The greatest credit should go to the electorate. Anambra voters showed that when the chips are down, all that counts and should count is good governance. They did not allow the threat from IPOB or the schizophrenic build up to the election to get in their way. Those who wished to vote came out in their thousands to exercise their franchise in the most orderly and peaceful manner. A good template going forward but INEC must revisit the issue of dysfunctional card readers. We have walked this path before and it must not continue to define our election. Elsewhere, card readers are used maximally in elections and other critical national data-gathering exercises and they work.. Nigeria must not be an exception. Now that the law has given teeth to electronic voting exemplified by the use of direct data capture machines to register voters and card readers to verify the registered voters, we cannot continue to make light of the effectiveness of these machines. INEC must strive to get it right before 2019 elections.

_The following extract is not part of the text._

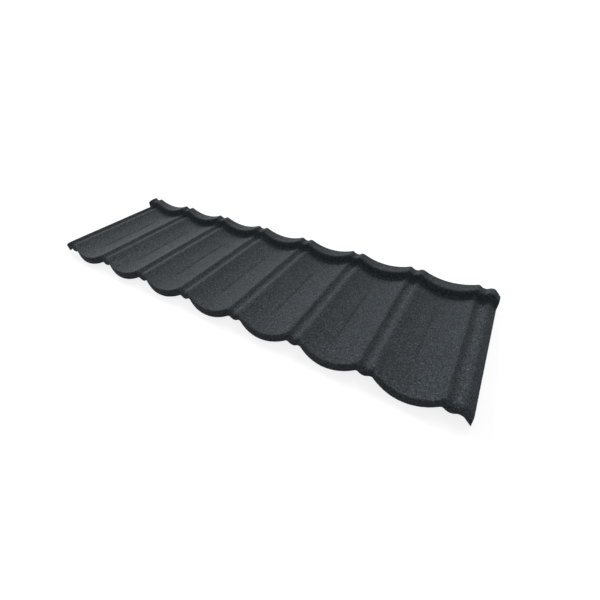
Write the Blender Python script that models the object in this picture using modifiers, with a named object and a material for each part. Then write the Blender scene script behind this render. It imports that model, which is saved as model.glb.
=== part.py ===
"""Roofing sheet pressed from one piece of steel in a tile pattern, coated with stone granules.

One course deep: seven shallow dished pans stand side by side between eight double-crested ribs.
Each rib falls steeply from a tight left crest into its groove and rises to a broad right crest, and
each pan is pressed a little deeper right of a line along its middle, like tiles that lap sideways.
The front edge is folded down as a nose, which bows forward in front of each pan like the front of
a row of tiles. The back edge is folded up as a lip and back as a shelf: a batten carries them, and
the nose of the next sheet up the roof covers them. The sheet is one section across the width, swept
along the outline of the depth, and the fold of the nose is tight in the pans and at the left edge,
and soft at the ribs' ends. It lies as it would on a level floor: on the nose of its first pan, on
the underside of that pan at the back, and on the low right end of its nose. Metres, +Z up, +Y from
the nose to the shelf.
"""
import math
from collections import namedtuple

import bmesh
import bpy
from mathutils import Vector

# The section across the width
PAN_COUNT = 7
PAN_PITCH = 0.1807
PAN_DEPTH = 0.0160
RIB_WIDTH = 0.0340
GROOVE_DEPTH = 0.0065
LEFT_CREST_RADIUS = 0.0070
RIGHT_CREST_RADIUS = 0.0130
LEFT_FLANK_ANGLE = math.radians(32.0)
LEFT_EDGE_ABOVE_PANS = 0.0039
RIGHT_FLANK_ANGLE = math.radians(47.0)
RIGHT_EDGE_BELOW_PANS = 0.0031

# The outline of the depth, in the plane of a rib
NOSE_HEIGHT = 0.0255
NOSE_TUCK = 0.0015
NOSE_HEM = 0.0050
HEM_RADIUS = 0.0026
NOSE_RADIUS = 0.0035
RIB_END_RADIUS = 0.0120
RIB_END_BLEND = 0.0040
LIP_DISTANCE = 0.3644
LIP_FOOT_RADIUS = 0.0050
LIP_HEIGHT = 0.0246
LIP_TOP_RADIUS = 0.0055
SHELF_DEPTH = 0.0264

# How far the middle of each pan bows forward of the ribs, seen from above
NOSE_BOW = 0.0155
LIP_BOW = 0.0093

# The line along the middle of each pan: a short step down, then a long rise to the right
CREASE_FROM_NOSE = 0.0600
CREASE_FROM_LIP = 0.0644
CREASE_RUN_OUT = 0.0250
CREASE_LEFT_WIDTH = 0.0045
CREASE_RIGHT_WIDTH = 0.0500
CREASE_DEPTH = 0.0013

# Steel, primer, bonded granules and glaze together
SHEET_THICKNESS = 0.0020

# How finely the rounds are cut
HALF_PAN_STEPS = 5
CREST_STEPS = 3
HALF_GROOVE_STEPS = 2
HEM_STEPS = 2
NOSE_STEPS = 3
LIP_FOOT_STEPS = 2
LIP_TOP_STEPS = 3

# The coat of charcoal granules
GRANULE_COLOUR = (0.055, 0.064, 0.069, 1.0)
GRANULE_ROUGHNESS = 0.92

# A column of the sheet: its place across, its height, its share of the bow and of the crease
Column = namedtuple("Column", "x z bow crease")

# A row of the sheet: its place along, its height, and how far it bows and is creased in a pan
Row = namedtuple("Row", "y z bow crease")

# A fold in the depth's outline, rounded to a radius in so many steps; no radius leaves it sharp
Fold = namedtuple("Fold", "y z bow crease radius steps", defaults=(0.0, 0.0, 0.0, 0))

UP = math.radians(90.0)


def arc(centre, radius, start, end, steps):
    """Points along an arc, both ends with it."""
    angles = [start + (end - start) * step / steps for step in range(steps + 1)]
    return [(centre[0] + radius * math.cos(a), centre[1] + radius * math.sin(a)) for a in angles]


def half_hollow(half_span, depth, crest_radius):
    """Radius of an arc that starts level and meets a crest, and its slope where they meet."""
    reach = (half_span ** 2 + depth ** 2) / (2.0 * depth)
    return reach - crest_radius, math.asin(half_span / reach)


def flank_width(drop, angle, crest_radius):
    """How far out from its crest a straight flank reaches, to end so far below it."""
    straight_drop = drop - crest_radius * (1.0 - math.cos(angle))
    return crest_radius * math.sin(angle) + straight_drop / math.tan(angle)


def left_edge():
    """The outer edge of the left flank: its place across, and its height."""
    drop = PAN_DEPTH - LEFT_EDGE_ABOVE_PANS
    return -RIB_WIDTH / 2.0 - flank_width(drop, LEFT_FLANK_ANGLE, LEFT_CREST_RADIUS), -drop


def right_edge():
    """The outer edge of the right flank: its place across, and its height."""
    drop = PAN_DEPTH + RIGHT_EDGE_BELOW_PANS
    last_crest = PAN_COUNT * PAN_PITCH + RIB_WIDTH / 2.0
    return last_crest + flank_width(drop, RIGHT_FLANK_ANGLE, RIGHT_CREST_RADIUS), -drop


def half_pan():
    """Width of half a pan, from its middle to the crest beside it."""
    return (PAN_PITCH - RIB_WIDTH) / 2.0


def pan_columns(middle_x):
    """One pan between its two crests, its left half creased only beside the middle column."""
    radius, turn = half_hollow(half_pan(), PAN_DEPTH, RIGHT_CREST_RADIUS)
    step_turn = math.asin(CREASE_LEFT_WIDTH / radius)
    left = arc((middle_x, radius - PAN_DEPTH), radius, -UP - turn, -UP - step_turn, HALF_PAN_STEPS)[1:]
    columns = [Column(x, z, -z / PAN_DEPTH, 0.0) for x, z in left]
    radius, turn = half_hollow(half_pan(), PAN_DEPTH, LEFT_CREST_RADIUS)
    right = arc((middle_x, radius - PAN_DEPTH), radius, -UP, -UP + turn, HALF_PAN_STEPS)[:-1]
    for x, z in right:
        creased = max(0.0, 1.0 - (x - middle_x) / CREASE_RIGHT_WIDTH) ** 2
        columns.append(Column(x, z, -z / PAN_DEPTH, creased))
    return columns


def rib_columns(rib_x, turn_in, turn_out, bow_in, bow_out):
    """A rib's two crests and the groove between them; only its pan sides share in the bow."""
    half_rib = RIB_WIDTH / 2.0
    fall_radius, fall = half_hollow(half_rib, GROOVE_DEPTH, LEFT_CREST_RADIUS)
    rise_radius, rise = half_hollow(half_rib, GROOVE_DEPTH, RIGHT_CREST_RADIUS)
    left_middle = (rib_x - half_rib, -LEFT_CREST_RADIUS)
    right_middle = (rib_x + half_rib, -RIGHT_CREST_RADIUS)
    fall_middle = (rib_x, fall_radius - GROOVE_DEPTH)
    rise_middle = (rib_x, rise_radius - GROOVE_DEPTH)
    points = arc(left_middle, LEFT_CREST_RADIUS, UP + turn_in, UP - fall, CREST_STEPS)
    points += arc(fall_middle, fall_radius, -UP - fall, -UP, HALF_GROOVE_STEPS)[1:]
    points += arc(rise_middle, rise_radius, -UP, -UP + rise, HALF_GROOVE_STEPS)[1:-1]
    points += arc(right_middle, RIGHT_CREST_RADIUS, UP + rise, UP - turn_out, CREST_STEPS)
    columns = []
    for x, z in points:
        outside = x < rib_x - half_rib or x > rib_x + half_rib
        share = bow_in if x < rib_x else bow_out
        columns.append(Column(x, z, -z / PAN_DEPTH * share if outside else 0.0, 0.0))
    return columns


def across():
    """The sheet's upper surface from its left edge to its right one, its crests at z = 0."""
    into_pan = half_hollow(half_pan(), PAN_DEPTH, RIGHT_CREST_RADIUS)[1]
    out_of_pan = half_hollow(half_pan(), PAN_DEPTH, LEFT_CREST_RADIUS)[1]
    columns = [Column(*left_edge(), 0.0, 0.0)]
    for rib in range(PAN_COUNT + 1):
        first = rib == 0
        last = rib == PAN_COUNT
        columns += rib_columns(
            rib * PAN_PITCH,
            LEFT_FLANK_ANGLE if first else out_of_pan,
            RIGHT_FLANK_ANGLE if last else into_pan,
            0.0 if first else 1.0,
            0.0 if last else 1.0,
        )
        if not last:
            columns += pan_columns((rib + 0.5) * PAN_PITCH)
    columns.append(Column(*right_edge(), 0.0, 0.0))
    return columns


def along(nose_radius):
    """The sheet's outer surface from the nose's hem, up and over the pans, to the shelf's back."""
    def in_pan(y, crease):
        return Fold(y, 0.0, NOSE_BOW + (LIP_BOW - NOSE_BOW) * y / LIP_DISTANCE, crease)

    folds = [
        Fold(NOSE_TUCK + NOSE_HEM, -NOSE_HEIGHT, NOSE_BOW),
        Fold(NOSE_TUCK, -NOSE_HEIGHT, NOSE_BOW, 0.0, HEM_RADIUS, HEM_STEPS),
        Fold(0.0, 0.0, NOSE_BOW, 0.0, nose_radius, NOSE_STEPS),
        in_pan(CREASE_FROM_NOSE, 0.0),
        in_pan(CREASE_FROM_NOSE + CREASE_RUN_OUT, 1.0),
        in_pan(LIP_DISTANCE - CREASE_FROM_LIP - CREASE_RUN_OUT, 1.0),
        in_pan(LIP_DISTANCE - CREASE_FROM_LIP, 0.0),
        Fold(LIP_DISTANCE, 0.0, LIP_BOW, 0.0, LIP_FOOT_RADIUS, LIP_FOOT_STEPS),
        Fold(LIP_DISTANCE, LIP_HEIGHT, LIP_BOW, 0.0, LIP_TOP_RADIUS, LIP_TOP_STEPS),
        Fold(LIP_DISTANCE + SHELF_DEPTH, LIP_HEIGHT),
    ]
    rows = []
    for index, fold in enumerate(folds):
        if not fold.radius:
            rows.append(Row(fold.y, fold.z, fold.bow, fold.crease))
            continue
        corner = Vector((fold.y, fold.z))
        back = (Vector((folds[index - 1].y, folds[index - 1].z)) - corner).normalized()
        ahead = (Vector((folds[index + 1].y, folds[index + 1].z)) - corner).normalized()
        half_angle = back.angle(ahead) / 2.0
        centre = corner + (back + ahead).normalized() * fold.radius / math.sin(half_angle)
        first = corner + back * fold.radius / math.tan(half_angle) - centre
        last = corner + ahead * fold.radius / math.tan(half_angle) - centre
        for step in range(fold.steps + 1):
            point = centre + first.slerp(last, step / fold.steps) * fold.radius
            rows.append(Row(point.x, point.y, fold.bow, 0.0))
    return rows


def granule_material():
    """Charcoal stone granules under a dull glaze."""
    material = bpy.data.materials.new("charcoal_granules")
    material.use_nodes = True
    shader = material.node_tree.nodes["Principled BSDF"]
    shader.inputs["Base Color"].default_value = GRANULE_COLOUR
    shader.inputs["Roughness"].default_value = GRANULE_ROUGHNESS
    shader.inputs["Metallic"].default_value = 0.0
    return material


def rib_share(column):
    """How far a column takes the soft roll of the ribs' ends: none in the pans and the left edge."""
    on_left_flank = column.x < -RIB_WIDTH / 2.0
    drop = -column.z if on_left_flank else column.bow * PAN_DEPTH
    return max(0.0, 1.0 - drop / RIB_END_BLEND)


def roofing_sheet(collection):
    """A flat grid, folded to the section across and the outline along, then given its thickness."""
    columns = across()
    pan_rows = along(NOSE_RADIUS)
    rib_rows = along(RIB_END_RADIUS)
    last_column = len(columns) - 1
    last_row = len(pan_rows) - 1

    folded = bmesh.new()
    bmesh.ops.create_grid(folded, x_segments=last_column, y_segments=last_row, size=1.0)
    for vertex in folded.verts:
        column = columns[round((vertex.co.x + 1.0) / 2.0 * last_column)]
        index = round((vertex.co.y + 1.0) / 2.0 * last_row)
        row = pan_rows[index]
        rolled = rib_share(column)
        y = row.y + (rib_rows[index].y - row.y) * rolled
        z = row.z + (rib_rows[index].z - row.z) * rolled
        vertex.co = (
            column.x,
            y - column.bow * row.bow,
            column.z + z - column.crease * row.crease * CREASE_DEPTH,
        )
    mesh = bpy.data.meshes.new("roofing_sheet")
    folded.to_mesh(mesh)
    folded.free()
    mesh.materials.append(granule_material())
    mesh.shade_smooth()
    mesh.set_sharp_from_angle(angle=math.radians(40.0))

    sheet = bpy.data.objects.new("roofing_sheet", mesh)
    collection.objects.link(sheet)
    thickness = sheet.modifiers.new("thickness", "SOLIDIFY")
    thickness.thickness = SHEET_THICKNESS
    thickness.offset = -1.0
    thickness.use_even_offset = True
    return sheet


def lay_on_floor(sheet):
    """Turns the sheet until the three feet that it rests on are level, and centres it."""
    first_pan = PAN_PITCH / 2.0
    last_pan = (PAN_COUNT - 0.5) * PAN_PITCH
    pan_back = Vector((
        first_pan,
        LIP_DISTANCE - LIP_BOW - LIP_FOOT_RADIUS,
        -PAN_DEPTH - SHEET_THICKNESS,
    ))
    left_nose = Vector((first_pan, -NOSE_BOW, -PAN_DEPTH - NOSE_HEIGHT))
    edge_x, edge_z = right_edge()
    right_nose = min(
        Vector((edge_x, 0.0, edge_z - NOSE_HEIGHT)),
        Vector((last_pan, -NOSE_BOW, -PAN_DEPTH - NOSE_HEIGHT)),
        key=lambda foot: foot.z,
    )
    upright = (right_nose - left_nose).cross(pan_back - left_nose)
    sheet.rotation_euler = upright.rotation_difference(Vector((0.0, 0.0, 1.0))).to_euler()
    bpy.context.view_layer.update()
    solid = sheet.evaluated_get(bpy.context.evaluated_depsgraph_get())
    corners = [solid.matrix_world @ vertex.co for vertex in solid.data.vertices]
    sheet.location = (
        -(min(c.x for c in corners) + max(c.x for c in corners)) / 2.0,
        -(min(c.y for c in corners) + max(c.y for c in corners)) / 2.0,
        -min(c.z for c in corners),
    )


for old in list(bpy.data.objects):
    bpy.data.objects.remove(old, do_unlink=True)

tile_sheet = bpy.data.collections.new("tile_effect_roofing_sheet")
bpy.context.scene.collection.children.link(tile_sheet)
lay_on_floor(roofing_sheet(tile_sheet))
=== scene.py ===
import math

import bmesh
import bpy
import numpy as np
from mathutils import Euler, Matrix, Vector


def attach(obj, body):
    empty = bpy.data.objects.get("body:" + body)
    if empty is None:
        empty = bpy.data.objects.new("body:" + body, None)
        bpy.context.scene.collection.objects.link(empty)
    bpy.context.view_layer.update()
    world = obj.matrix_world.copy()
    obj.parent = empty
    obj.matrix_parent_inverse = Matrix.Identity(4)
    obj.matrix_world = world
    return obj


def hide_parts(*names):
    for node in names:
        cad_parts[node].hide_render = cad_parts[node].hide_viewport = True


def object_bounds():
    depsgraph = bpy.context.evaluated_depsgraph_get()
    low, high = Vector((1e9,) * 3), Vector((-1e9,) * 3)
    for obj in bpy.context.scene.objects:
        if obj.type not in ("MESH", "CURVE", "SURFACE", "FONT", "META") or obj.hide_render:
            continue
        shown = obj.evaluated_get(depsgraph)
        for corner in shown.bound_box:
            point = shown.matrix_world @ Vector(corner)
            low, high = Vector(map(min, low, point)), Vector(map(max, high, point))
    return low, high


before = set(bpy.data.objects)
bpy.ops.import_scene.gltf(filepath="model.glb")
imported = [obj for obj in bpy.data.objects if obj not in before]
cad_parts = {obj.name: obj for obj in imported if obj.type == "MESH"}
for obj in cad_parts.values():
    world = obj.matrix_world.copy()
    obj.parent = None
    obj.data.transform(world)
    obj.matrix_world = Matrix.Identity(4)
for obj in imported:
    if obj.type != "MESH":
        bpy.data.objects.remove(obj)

cad_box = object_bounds()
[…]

While Mugabe tars the African leader in a dirty veneer, Obiano paints the African leader in a kaleidoscope of brilliant colours. His victory was the triumph of good governance over prickly politics, a sign that Nigerian democracy is getting better with age. Anambra event shows that out of our murky electoral process, good can come.

Aside the provision of infrastructure, one area that has stood Obiano out is the restoration of security and sanity in Onitsha. As he prepares for a second term in office, he must not take his eyes off the ball, meaning he must commit to good governance not politics.